As many companies with operations in Shanghai accelerate production to deliver orders around the world, German technology and industrial group Siemens said that it will continue its investment in the metropolis and keep introducing digital solutions to businesses in China's Yangtze River Delta region, said a top executive.
As more than 80 percent of its production has come back online in Shanghai, Xiao Song, global executive vice-president of Siemens, said that despite the challenges posed by COVID-19, China, with its complete industrial chain system, is capable of maintaining high-quality growth in the coming years.
Siemens has already established a complete localized value chain in Shanghai, as it operates more than 20 companies and branches, including six manufacturing bases covering key areas such as industrial automation, industrial software, power systems and automation, mobility and healthcare.
After putting its first digital native factory globally into operation in Nanjing, Jiangsu province, in late June, Xiao, also chairman, president and CEO of Siemens China, said that looking ahead, the company will continue to make innovation its driving force, and leverage digitalization and sustainable development to work with China and the world on major challenges such as climate change.
The new factory-Siemens Numerical Control Ltd-is able to manufacture products in two major categories, electronics and electrical products, which require different raw materials and production processes.
Xiao said the new factory will become an important platform for Siemens to share the concept of digital transformation and practical experience with Chinese companies, which will empower the transformation and upgrade of local industries, accelerate the process of industrial digitization and digital industrialization together with industrial enterprises, and bring new vitality to the economic growth of the Yangtze River Delta region.
"We see that amid all changes and uncertainties in global markets, China's determination to continuously open up has remained unchanged over the past years," he said, adding that greater market openness has a positive impact on sustainable social and economic development in China, and also helps revitalize the global economy, address climate change and improve the multilateral trading environment.
Supported by more than 30,000 employees in China, the German multinational group runs innovation centers and plants across China and launched its industrial 5G solutions in the country this year, providing flexible end-to-end communication services to industrial enterprises so as to assist them to build security ecosystems and master digital transformation.
Zhao Ying, a researcher at the Beijing-based Institute of Industrial Economics of the Chinese Academy of Social Sciences, said the application of digital solutions has been expanded from the consumption sector to the production sector.

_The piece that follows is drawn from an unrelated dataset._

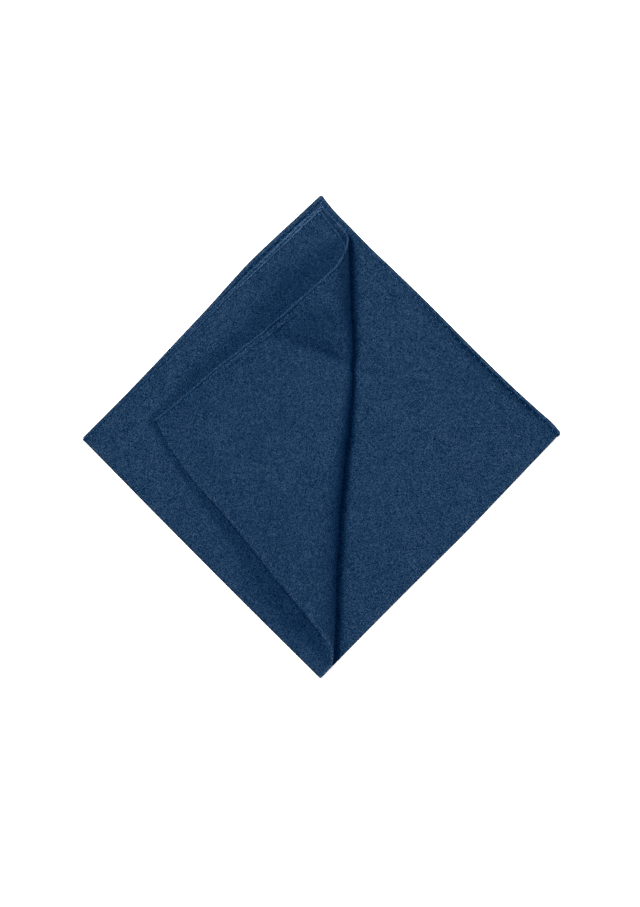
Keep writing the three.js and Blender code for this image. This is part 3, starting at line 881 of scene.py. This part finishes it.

With the industrial internet taking shape, it has already become a new engine driving growth of the digital economy.
"Despite the fact that China is faced with short-term challenges, we believe that the country will remain an attractive market, a superior industrial cluster and an increasingly efficient innovation hub for most multinational companies," said Denis Depoux, global managing director of consultancy Roland Berger.
The Chinese market increasingly demonstrates features of its own in consumption patterns, domestic technology and business model evolution, which are different from those of other markets, calling for business model localization. Therefore, engagement and business models of multinational companies need to evolve accordingly so as to better participate in China's future development, Depoux said.